Segundo a jurisprudência, o citado art. 23º, nº 3 da LPDP “tomava assento num quadro normativo/processual próprio de um tempo em que, pela Lei de Processo então em vigor, a intervenção dos diversos tribunais administrativos na sua estrutura hierárquica se repartia por critérios relativos à matéria em discussão e à autoria dos actos em apreço, (…).”

“Critérios que não são, porém, os que agora suportam o redimensionamento da actual organização judicial administrativa, face à reforma operada pelo novo ETAF e pelo CPTA” .

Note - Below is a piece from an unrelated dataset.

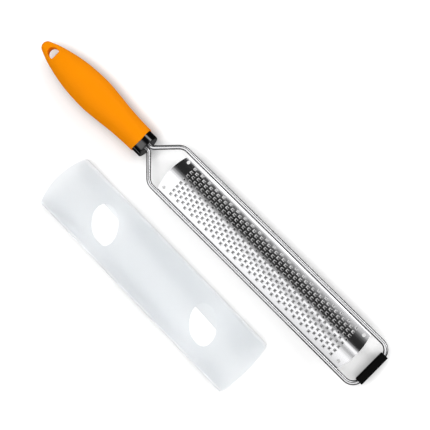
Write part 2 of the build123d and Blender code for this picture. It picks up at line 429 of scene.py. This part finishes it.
# Teeth
TOOTH_PITCH = 7.46
TOOTH_ROW = 3.67
TOOTH_COLUMNS = 23
TOOTH_ROWS = 8
HOLE_LENGTH = 2.35
HOLE_WIDTH = 2.2
TONGUE_WIDTH = 1.2
TONGUE_LENGTH = 1.3
TONGUE_RISE = 0.65
TONGUE_STEPS = 5
TONGUE_CURL = 1.4  # over 1, it rises most near its tip
TONGUE_TAPER = 0.22  # how much narrower its tip is, as a share


def arch_z(y):
    """Height of the blade's outside above the table, without its bends."""
    drop = BLADE_ARCH - sqrt(BLADE_ARCH**2 - y * y)
    sagitta = BLADE_ARCH - sqrt(BLADE_ARCH**2 - BLADE_HALF_WIDTH**2)
    return BLADE_EDGE_Z + sagitta - drop


def bend_points():
    """The bend between the arch and a flange as (y, z), from the arch to the flange."""
    inner = BLADE_ARCH - BLADE_BEND
    centre_y = BLADE_HALF_WIDTH - BLADE_BEND
    centre_z = arch_z(0) - BLADE_ARCH + sqrt(inner**2 - centre_y**2)
    start = asin(centre_y / inner)
    points = []
    for k in range(BEND_POINTS):
        angle = start + (pi / 2 - start) * k / (BEND_POINTS - 1)
        points.append((centre_y + BLADE_BEND * sin(angle), centre_z + BLADE_BEND * cos(angle)))
    return points


def tooth_columns():
    """The columns of teeth as (index, x)."""
    return [
        (index, BLADE_CENTRE_X + (index - (TOOTH_COLUMNS - 1)) * TOOTH_PITCH / 2)
        for index in range(2 * TOOTH_COLUMNS - 1)
    ]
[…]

“Assim sendo, deve ter-se por revogada a norma de competência do art. 23º, nº 3 da LPDP, por não se enquadrar no espírito da reforma do contencioso administrativo, só fazendo sentido, tal como entendeu o acórdão do STA de 21.10.2004, que o art. 37º, al. d) do ETAF, se reporte a lei que venha, no futuro, a conferir directamente aos TCA a competência para o conhecimento de matérias em 1º grau de jurisdição. E, como se escreveu neste acórdão do STA “Além do mais, não pode ter o sentido de cobrir situações criadas ao abrigo de legislação revogada, incompatível com os mecanismos de competência referentes ao caso em apreço, em que a forma de processo não é já a mesma”.

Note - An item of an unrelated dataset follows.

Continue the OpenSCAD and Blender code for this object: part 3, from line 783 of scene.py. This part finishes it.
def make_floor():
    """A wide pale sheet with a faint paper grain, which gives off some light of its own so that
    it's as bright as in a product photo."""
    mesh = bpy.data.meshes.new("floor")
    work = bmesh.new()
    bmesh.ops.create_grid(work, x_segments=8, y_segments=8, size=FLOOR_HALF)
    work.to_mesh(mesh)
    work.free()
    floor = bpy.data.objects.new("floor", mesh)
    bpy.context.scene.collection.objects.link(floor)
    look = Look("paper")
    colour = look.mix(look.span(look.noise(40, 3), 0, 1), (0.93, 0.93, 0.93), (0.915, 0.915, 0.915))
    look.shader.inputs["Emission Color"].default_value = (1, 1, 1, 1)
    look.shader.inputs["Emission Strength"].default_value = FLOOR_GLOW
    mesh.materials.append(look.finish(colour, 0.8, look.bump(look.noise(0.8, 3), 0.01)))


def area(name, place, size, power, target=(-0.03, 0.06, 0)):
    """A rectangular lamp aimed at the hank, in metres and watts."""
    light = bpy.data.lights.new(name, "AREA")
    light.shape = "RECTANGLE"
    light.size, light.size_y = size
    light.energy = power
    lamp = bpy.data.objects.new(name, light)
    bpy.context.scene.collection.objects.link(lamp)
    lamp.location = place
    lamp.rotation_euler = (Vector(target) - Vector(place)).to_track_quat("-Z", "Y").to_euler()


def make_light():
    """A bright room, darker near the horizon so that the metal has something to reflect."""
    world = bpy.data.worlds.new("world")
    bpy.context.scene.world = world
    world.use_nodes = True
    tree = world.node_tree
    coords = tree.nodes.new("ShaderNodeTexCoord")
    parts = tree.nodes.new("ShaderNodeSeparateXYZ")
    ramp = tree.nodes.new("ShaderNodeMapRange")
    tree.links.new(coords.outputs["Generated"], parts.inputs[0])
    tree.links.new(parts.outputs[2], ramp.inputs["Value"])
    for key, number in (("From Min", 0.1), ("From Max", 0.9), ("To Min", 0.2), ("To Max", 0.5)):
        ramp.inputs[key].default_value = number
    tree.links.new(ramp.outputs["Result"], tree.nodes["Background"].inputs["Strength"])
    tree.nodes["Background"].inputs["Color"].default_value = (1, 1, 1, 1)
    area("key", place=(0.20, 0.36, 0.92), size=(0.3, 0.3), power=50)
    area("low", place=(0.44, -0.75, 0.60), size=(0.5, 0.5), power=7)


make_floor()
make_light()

Nestes termos, de acordo com o preceituado no art. 44º do actual ETAF, é ao Tribunal Administrativo de Círculo que cabe a competência para conhecer em 1ª instância de “todos” os processos no âmbito da jurisdição administrativa, com excepção daqueles cuja competência em 1º grau de jurisdição, esteja reservada aos tribunais superiores, pertencendo-lhe o conhecimento da presente acção, tanto pela matéria, como pela autoria do acto impugnado, como até pelo próprio ambiente adjectivo em que a protecção jurisdicional é demandada ( cfr, neste sentido, os acórdãos deste TCAS de 7-5-09, in procº nº 04827/09, de 1-9-2009 in procº nº05203 e de 21-5-09, in procº nº 01201/05).

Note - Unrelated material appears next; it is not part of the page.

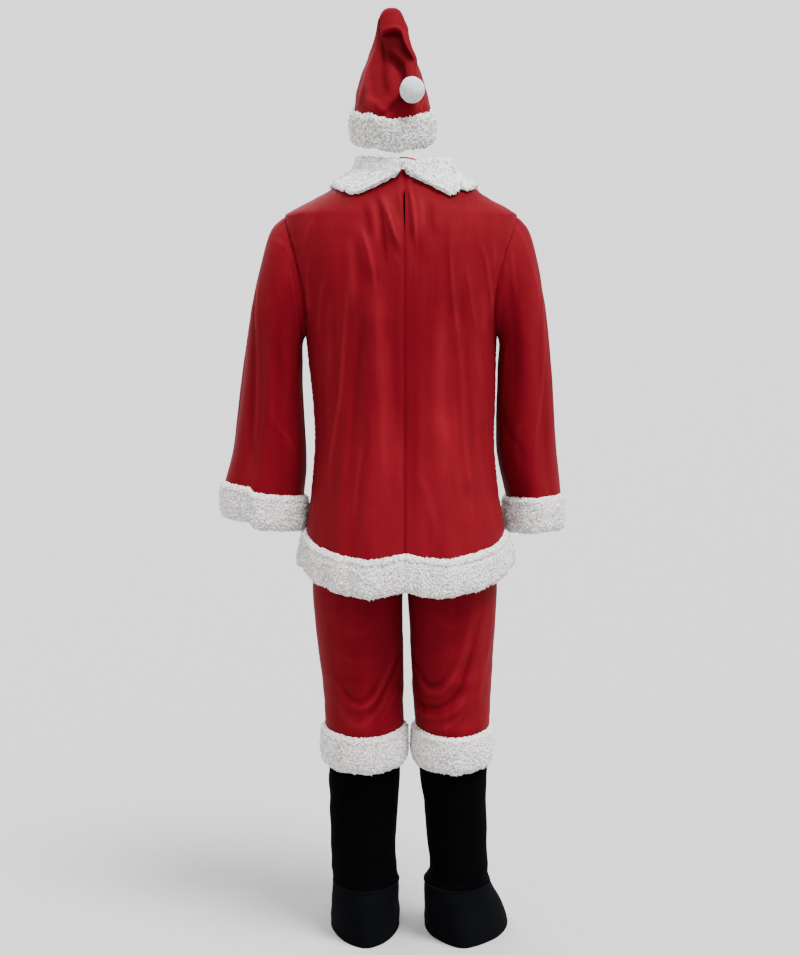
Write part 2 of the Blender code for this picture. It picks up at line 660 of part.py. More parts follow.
def make_waistband(edges, red):
    """The elastic casing above both legs' top edges."""
    ring = np.concatenate([edges[1][:-1], edges[-1][:0:-1]])
    middle = ring.mean(axis=0)
    out = unit((ring - middle) * np.array([1.0, 1.0, 0.0]))
    low = ring + np.array([0.0, 0.0, SEAM_GAP])
    rise = np.array([0.0, 0.0, WAISTBAND_HEIGHT])
    corners = [low, low + rise, low + rise - out * BAND_CLOTH, low - out * BAND_CLOTH]
    add_loft("waistband", np.stack(corners, axis=1), red, ring=True)


# ---------------------------------------------------------------- boot covers
def make_boot(side, label, black):
    count = BOOT_COLUMNS
    angle = 2 * math.pi * np.arange(count) / count  # 0 at the back, 90 degrees outside, 180 at the toes
    column = 1 if side > 0 else 3
    rows = []
    for i, row in enumerate(SHAFTS):
        tilt = ANKLE_TILT * ease(i / (len(SHAFTS) - 1.0))
        x = side * (row[column] + row[column + 1] * np.sin(angle))
        y = row[6] + row[5] * np.cos(angle)
        rows.append(stack(x, y, row[0] - tilt * (y - row[6])))
    ankle = rows[-1]
    toe_out = TOE_OUT[side]
    forward = np.array([side * math.sin(toe_out), -math.cos(toe_out), 0.0])
    outside = np.array([side * math.cos(toe_out), math.sin(toe_out), 0.0])
    heel = np.array([side * HEEL_X[side], HEEL_Y, 0.0])
    share = (1 - np.cos(angle)) / 2
    half_width = smooth(SOLE, 1 if side > 0 else 2, share)
    rounded = np.sign(np.sin(angle)) * np.abs(np.sin(angle)) ** SOLE_ROUNDNESS
    sole = (
        heel
        + (share * FOOT_LENGTH)[:, None] * forward
        + (half_width * rounded)[:, None] * outside
    )
    for way_out, way_up in FOOT_PROFILE[1:]:
        ring = ankle + (sole - ankle) * way_out
        ring[:, 2] = ankle[:, 2] * way_up
        rows.append(ring)
    outer = np.array(rows)
    normals = grid_normals(outer, True, outer.mean(axis=1))
    inner = outer - normals * BOOT_CLOTH
    inner[-1, :, 2] = 0.0
    seam = len(SHAFTS) - 1
    shaft = pull(outer[: seam + 1], inner[: seam + 1], 0, "last", SEAM_GAP / 2)
    foot = pull(outer[seam:], inner[seam:], 0, "first", SEAM_GAP / 2)
    for name, (out_grid, in_grid) in (("shaft", shaft), ("foot", foot)):
        add_wall(
            f"boot_{name}_{label}",
            closed_columns(out_grid),
            closed_columns(in_grid),
            black,
            open_rows=0,
        )


# ---------------------------------------------------------------- hat
def hat_frame(pitch, lean):
    """A ring's width, depth and length directions: pitched about X, then leaned about Y."""
    p, q = math.radians(pitch), math.radians(lean)
    turn = np.array([[math.cos(q), 0, math.sin(q)], [0, 1, 0], [-math.sin(q), 0, math.cos(q)]])
    width = turn @ np.array([1.0, 0.0, 0.0])
    depth = turn @ np.array([0.0, math.cos(p), -math.sin(p)])
    length = turn @ np.array([0.0, math.sin(p), math.cos(p)])
    return width, depth, length


def make_hat(red, white):
    count = HAT_COLUMNS
    angle = 2 * math.pi * np.arange(count) / count
    outer, inner = [], []
    for x, y, z, half_width, half_depth, pitch, lean in HAT:
        width, depth, _ = hat_frame(pitch, lean)
        centre = np.array([x, y, z])
        for rings, less in ((outer, 0.0), (inner, CLOTH)):
            rings.append(
                centre
                + (half_width - less) * np.cos(angle)[:, None] * width
                + (half_depth - less) * np.sin(angle)[:, None] * depth
            )
    outer, inner = np.array(outer), np.array(inner)
    _, _, tip = hat_frame(*HAT[-1][5:])
    inner[-1] -= tip * CLOTH
    add_wall("hat_crown", closed_columns(outer), closed_columns(inner), red, 0, capped=True)
    _, _, length = hat_frame(*HAT[0][5:])
    out = unit(outer[0] - outer[0].mean(axis=0))
    sections = band_sections(outer[0], -length, out, HAT_BAND_HEIGHT)
    add_loft("hat_band", sections, white, ring=True)


def make_pompom(white):
    """A clipped ball of yarn hung on the crown's tip: a sphere with a soft, uneven surface."""
    rings, segments = POMPOM_RINGS, POMPOM_SEGMENTS
    width, depth, length = hat_frame(*HAT[-1][5:])
    tip = np.array(HAT[-1][:3])
    centre = tip + length * (POMPOM_RADIUS + SEAM_GAP)
    points = []
    for i in range(1, rings):
        polar = math.pi * i / rings
        for j in range(segments):
            around = 2 * math.pi * (j + 0.5 * (i % 2)) / segments
            radius = POMPOM_RADIUS * (1.0 - POMPOM_UNEVEN * (1 + math.sin(3 * around + 2 * polar)))
            across = math.cos(around) * width + math.sin(around) * depth
            points.append(centre + radius * (math.sin(polar) * across - math.cos(polar) * length))
    top, bottom = len(points), len(points) + 1
    points.append(centre - POMPOM_RADIUS * length)
    points.append(centre + POMPOM_RADIUS * length)
    faces = []
    for j in range(segments):
        k = (j + 1) % segments
        faces.append([top, j, k])
        faces.append([bottom, (rings - 2) * segments + k, (rings - 2) * segments + j])
        for i in range(rings - 2):
            row, below = i * segments, (i + 1) * segments
            faces.append([row + j, below + j, below + k, row + k])
    add_object("hat_pompom", np.array(points), faces, white)


# ---------------------------------------------------------------- the suit
def main():
    for old in list(bpy.data.objects):
        bpy.data.objects.remove(old, do_unlink=True)
    suit = bpy.data.objects.new("suit", None)
    suit.location.z = -SHOULDER_HEIGHT
    bpy.context.scene.collection.objects.link(suit)
    red = material("red_cloth", RED, 0.75)
    white = material("white_plush", WHITE, 0.95)
    black = material("black_cloth", BLACK, 0.85)
    sides = ((1, "left", LEFT_SLEEVE), (-1, "right", RIGHT_SLEEVE))
    armholes = {side: make_sleeve(side, label, table, red, white) for side, label, table in sides}
    make_body(red, white, armholes)
    waist_edges = {}
    for side, label, _ in sides:
        make_collar(side, label, white)
        waist_edges[side] = make_trousers(side, label, red, white)
        make_boot(side, label, black)
    make_waistband(waist_edges, red)
    make_hat(red, white)
    make_pompom(white)


main()
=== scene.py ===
"""The looks of the santa suit: knitted red cloth, curly white plush, a yarn pompom and black boot covers.

Each piece repeats the form of its CAD solid from the same tables, a few values aside, with finer rows
and columns, and adds the creases, seams and pile. Heights in the tables are above the floor;
SHOULDER_HEIGHT turns them into the frame's, whose origin is the middle of the shoulders. The wearer
faces -Y and their left is +X.
"""

import json
import math

import bpy
import mathutils
import numpy as np
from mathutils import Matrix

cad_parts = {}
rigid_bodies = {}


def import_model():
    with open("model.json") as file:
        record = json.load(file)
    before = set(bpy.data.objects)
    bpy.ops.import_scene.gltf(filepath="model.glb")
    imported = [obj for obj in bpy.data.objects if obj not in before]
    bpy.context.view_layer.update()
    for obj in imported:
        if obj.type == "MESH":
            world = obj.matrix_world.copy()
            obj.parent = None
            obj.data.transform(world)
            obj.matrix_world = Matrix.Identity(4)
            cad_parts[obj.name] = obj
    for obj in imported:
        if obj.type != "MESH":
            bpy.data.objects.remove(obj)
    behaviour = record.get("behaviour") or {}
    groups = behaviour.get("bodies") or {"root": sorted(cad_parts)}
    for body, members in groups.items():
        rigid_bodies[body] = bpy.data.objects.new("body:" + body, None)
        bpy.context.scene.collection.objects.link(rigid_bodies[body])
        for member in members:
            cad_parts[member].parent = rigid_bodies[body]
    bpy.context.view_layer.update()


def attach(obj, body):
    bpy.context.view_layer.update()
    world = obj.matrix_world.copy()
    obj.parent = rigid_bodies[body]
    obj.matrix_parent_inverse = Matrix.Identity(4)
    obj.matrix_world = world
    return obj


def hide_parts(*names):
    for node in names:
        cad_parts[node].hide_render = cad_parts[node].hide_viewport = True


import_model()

SIDES = ((1, "left"), (-1, "right"))
LEVEL = np.array([1.0, 1.0, 0.0])  # what is left of a direction once it is laid flat
DOWN = np.array([0.0, 0.0, -1.0])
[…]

Termos em que, pelo exposto, emitimos parecer no sentido de ser declarado o TCAS incompetente em razão da hierarquia para conhecer da presente acção e competente o TAC de Lisboa.

Para o caso de assim se não entender, dir-se-á o seguinte:

Quanto a nós, a deliberação em causa, na medida em que apreciou apenas o pedido de acesso aos dados pessoais do utente, como lhe competia, não merece qualquer censura.

Na verdade, nos termos do nº1 do artº 35º da CRP e 11 º da LPD, todo o cidadão tem direito de acesso aos dados informatizados que lhe digam respeito, mediante comunicação desses dados, de forma inteligível, pelo responsável do tratamento.

E, de acordo com a Autorização nº 356/2011, de 7-2, “o direito de acesso relativamente aos dados de tráfego é exercido mediante solicitação escrita dirigida ao responsável pelo tratamento”.

Ora a referida autorização foi solicitada pela própria autora, com vista ao tratamento dos dados pessoais obtidos por via de dispositivo electrónico de detecção de passagem de veículos com fotografia da respectiva matrícula, no âmbito da sua actividade de cobrança coerciva de multas pelo não pagamento voluntário das portagens, como aconteceu, supostamente, no caso vertente.

Nestes termos, o proprietário do veículo em causa, tinha legitimidade para solicitar à autora os registos fotográficos da matrícula do veículo, assim como a autora tinha a obrigação constitucional, legal e normativa de facultar esses registos, independentemente de esse pedido ser formulado no âmbito de um processo de contra-ordenações por falta de pagamento de portagem, ou de saber a quem compete fazer prova da infracção, ou do seu não cometimento.

De facto, não se concebe que o alegado proprietário do veículo fosse considerado pela autora parte legítima para pagar a portagem em causa, e a respectiva multa por omissão desse pagamento, e não o seja para solicitar os meios de prova, electrónicos, para a sua defesa, quando a lei lhe faculta essa consulta.

De facto, o pedido da “imagem captada do veículo” teve em vista o seu confronto com o DUA do veículo de que é proprietário dado, segundo alega, não ter utilizado qualquer auto-estrada ( cfr docs de fls 16 e 17).Mas se é a própria autora que diz que o interessado é o proprietário do veículo, baseando-se nos dados pessoais que tem em seu poder, é manifesto que o interessado tem acesso a esses dados pessoais.

De facto, esse direito de acesso, constitucionalmente consignado, destina-se precisamente, a que o interessado afira da sua veracidade e autenticidade.

Quanto ao pagamento dos custos de envio, a própria lei determina o que fazer( artºs 12º e 13º da LADA , não tendo tal questão sido abordada na decisão impugnada, nem o utente se negou a tal pagamento.

Termos em que pelo exposto, emito parecer no sentido da improcedência da presente acção mantendo-se a deliberação da CNPD na ordem jurídica, caso não proceda a questão prévia suscitada.